[What this task involves]
What is wanted is an exact restatement of the lines from the one with "for frame, pieces" through the one with "imported = [obj", both included, and of no other lines.

[Supplied data]
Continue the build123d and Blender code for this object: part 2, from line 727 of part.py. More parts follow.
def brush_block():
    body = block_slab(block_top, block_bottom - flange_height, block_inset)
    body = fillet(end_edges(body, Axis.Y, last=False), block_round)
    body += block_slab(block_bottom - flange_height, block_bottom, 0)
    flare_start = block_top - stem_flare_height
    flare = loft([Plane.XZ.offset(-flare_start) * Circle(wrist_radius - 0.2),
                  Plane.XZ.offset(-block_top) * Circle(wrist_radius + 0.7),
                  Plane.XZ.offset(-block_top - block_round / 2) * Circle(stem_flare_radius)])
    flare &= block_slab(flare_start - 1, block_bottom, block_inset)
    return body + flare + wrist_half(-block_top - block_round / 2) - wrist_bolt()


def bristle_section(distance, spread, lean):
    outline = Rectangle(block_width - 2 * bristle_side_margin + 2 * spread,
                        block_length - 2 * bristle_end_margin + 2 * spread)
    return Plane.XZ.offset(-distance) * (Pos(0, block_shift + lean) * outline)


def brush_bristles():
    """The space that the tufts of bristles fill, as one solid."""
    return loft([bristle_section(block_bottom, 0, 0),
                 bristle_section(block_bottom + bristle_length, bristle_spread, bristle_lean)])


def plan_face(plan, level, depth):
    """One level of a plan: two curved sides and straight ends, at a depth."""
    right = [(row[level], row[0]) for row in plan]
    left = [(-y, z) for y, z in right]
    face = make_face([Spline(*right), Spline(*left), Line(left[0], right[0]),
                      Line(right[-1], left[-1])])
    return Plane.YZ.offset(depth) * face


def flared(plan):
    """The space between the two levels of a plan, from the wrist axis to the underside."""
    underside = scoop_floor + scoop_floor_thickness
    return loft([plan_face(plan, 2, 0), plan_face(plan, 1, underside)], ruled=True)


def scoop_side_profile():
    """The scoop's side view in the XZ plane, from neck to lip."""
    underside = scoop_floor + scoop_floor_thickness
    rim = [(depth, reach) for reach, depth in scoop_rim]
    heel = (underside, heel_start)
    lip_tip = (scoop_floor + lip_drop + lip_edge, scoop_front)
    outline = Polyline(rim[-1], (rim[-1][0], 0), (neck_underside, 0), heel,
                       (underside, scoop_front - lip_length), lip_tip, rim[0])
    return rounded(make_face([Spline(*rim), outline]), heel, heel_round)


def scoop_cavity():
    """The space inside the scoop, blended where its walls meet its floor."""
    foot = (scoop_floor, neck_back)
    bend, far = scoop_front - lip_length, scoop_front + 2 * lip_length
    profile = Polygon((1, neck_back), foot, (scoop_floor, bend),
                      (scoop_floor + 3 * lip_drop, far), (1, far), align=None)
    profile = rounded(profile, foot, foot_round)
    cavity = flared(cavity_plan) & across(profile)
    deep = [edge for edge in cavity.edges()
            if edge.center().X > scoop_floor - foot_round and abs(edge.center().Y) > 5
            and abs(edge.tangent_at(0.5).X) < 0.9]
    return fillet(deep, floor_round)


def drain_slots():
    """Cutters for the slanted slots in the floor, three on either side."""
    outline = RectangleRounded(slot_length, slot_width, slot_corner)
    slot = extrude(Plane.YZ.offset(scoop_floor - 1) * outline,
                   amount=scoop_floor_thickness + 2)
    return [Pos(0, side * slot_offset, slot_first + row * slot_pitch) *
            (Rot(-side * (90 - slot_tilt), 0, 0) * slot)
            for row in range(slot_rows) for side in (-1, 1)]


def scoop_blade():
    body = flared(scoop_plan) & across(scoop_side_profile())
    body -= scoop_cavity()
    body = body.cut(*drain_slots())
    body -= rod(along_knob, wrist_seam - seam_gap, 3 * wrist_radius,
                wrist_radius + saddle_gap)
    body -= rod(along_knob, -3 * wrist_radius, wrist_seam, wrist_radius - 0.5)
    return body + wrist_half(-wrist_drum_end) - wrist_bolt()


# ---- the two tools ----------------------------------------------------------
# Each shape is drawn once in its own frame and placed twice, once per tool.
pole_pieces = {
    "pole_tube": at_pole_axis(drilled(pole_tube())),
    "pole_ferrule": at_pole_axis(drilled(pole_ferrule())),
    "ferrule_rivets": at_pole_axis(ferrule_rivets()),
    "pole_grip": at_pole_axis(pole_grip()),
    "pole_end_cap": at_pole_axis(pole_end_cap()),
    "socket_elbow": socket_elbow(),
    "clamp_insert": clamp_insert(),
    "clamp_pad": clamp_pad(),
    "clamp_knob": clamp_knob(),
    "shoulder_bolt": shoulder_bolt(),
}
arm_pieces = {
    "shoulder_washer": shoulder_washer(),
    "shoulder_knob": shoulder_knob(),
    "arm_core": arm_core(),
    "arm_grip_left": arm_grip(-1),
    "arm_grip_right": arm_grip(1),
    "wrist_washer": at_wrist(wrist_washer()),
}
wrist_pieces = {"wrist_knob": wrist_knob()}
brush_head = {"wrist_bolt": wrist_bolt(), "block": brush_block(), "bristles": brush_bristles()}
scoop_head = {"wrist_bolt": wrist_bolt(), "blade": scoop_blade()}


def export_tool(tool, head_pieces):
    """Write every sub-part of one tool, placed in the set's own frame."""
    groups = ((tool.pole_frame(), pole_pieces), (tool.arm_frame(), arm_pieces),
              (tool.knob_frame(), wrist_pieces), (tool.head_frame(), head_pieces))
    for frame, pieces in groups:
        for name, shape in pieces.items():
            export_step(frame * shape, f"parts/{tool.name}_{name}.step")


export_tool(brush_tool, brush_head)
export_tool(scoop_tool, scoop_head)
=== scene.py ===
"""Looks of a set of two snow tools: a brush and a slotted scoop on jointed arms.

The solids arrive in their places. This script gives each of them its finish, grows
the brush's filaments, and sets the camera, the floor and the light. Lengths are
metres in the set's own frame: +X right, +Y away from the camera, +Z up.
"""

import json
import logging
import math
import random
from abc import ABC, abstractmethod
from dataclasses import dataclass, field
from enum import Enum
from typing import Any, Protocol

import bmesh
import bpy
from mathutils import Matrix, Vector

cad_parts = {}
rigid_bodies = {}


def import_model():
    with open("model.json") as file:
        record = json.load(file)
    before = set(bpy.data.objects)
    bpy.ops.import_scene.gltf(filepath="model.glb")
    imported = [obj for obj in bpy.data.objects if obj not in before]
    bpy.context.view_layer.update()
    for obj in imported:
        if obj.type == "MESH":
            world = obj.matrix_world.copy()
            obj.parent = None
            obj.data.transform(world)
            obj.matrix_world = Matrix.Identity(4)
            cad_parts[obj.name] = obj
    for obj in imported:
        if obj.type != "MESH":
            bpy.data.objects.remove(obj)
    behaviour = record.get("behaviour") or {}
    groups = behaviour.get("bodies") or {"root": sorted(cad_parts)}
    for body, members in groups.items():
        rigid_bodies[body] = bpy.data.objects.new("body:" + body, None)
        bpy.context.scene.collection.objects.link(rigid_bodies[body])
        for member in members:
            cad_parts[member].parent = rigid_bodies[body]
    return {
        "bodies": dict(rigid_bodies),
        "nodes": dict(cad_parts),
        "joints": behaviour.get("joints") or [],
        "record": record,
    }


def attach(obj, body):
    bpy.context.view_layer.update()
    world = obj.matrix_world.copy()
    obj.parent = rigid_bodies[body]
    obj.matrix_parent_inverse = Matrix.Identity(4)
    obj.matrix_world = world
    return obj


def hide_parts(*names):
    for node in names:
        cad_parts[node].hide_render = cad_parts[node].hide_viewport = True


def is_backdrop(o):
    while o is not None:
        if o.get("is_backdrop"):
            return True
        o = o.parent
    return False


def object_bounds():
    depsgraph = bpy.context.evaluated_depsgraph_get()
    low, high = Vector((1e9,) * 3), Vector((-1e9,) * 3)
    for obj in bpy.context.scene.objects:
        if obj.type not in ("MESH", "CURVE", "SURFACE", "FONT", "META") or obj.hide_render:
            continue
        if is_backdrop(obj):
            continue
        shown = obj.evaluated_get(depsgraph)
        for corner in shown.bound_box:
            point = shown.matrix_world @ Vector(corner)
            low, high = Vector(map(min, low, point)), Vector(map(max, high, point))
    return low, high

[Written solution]
    for frame, pieces in groups:
        for name, shape in pieces.items():
            export_step(frame * shape, f"parts/{tool.name}_{name}.step")


export_tool(brush_tool, brush_head)
export_tool(scoop_tool, scoop_head)
=== scene.py ===
"""Looks of a set of two snow tools: a brush and a slotted scoop on jointed arms.

The solids arrive in their places. This script gives each of them its finish, grows
the brush's filaments, and sets the camera, the floor and the light. Lengths are
metres in the set's own frame: +X right, +Y away from the camera, +Z up.
"""

import json
import logging
import math
import random
from abc import ABC, abstractmethod
from dataclasses import dataclass, field
from enum import Enum
from typing import Any, Protocol

import bmesh
import bpy
from mathutils import Matrix, Vector

cad_parts = {}
rigid_bodies = {}


def import_model():
    with open("model.json") as file:
        record = json.load(file)
    before = set(bpy.data.objects)
    bpy.ops.import_scene.gltf(filepath="model.glb")
    imported = [obj for obj in bpy.data.objects if obj not in before]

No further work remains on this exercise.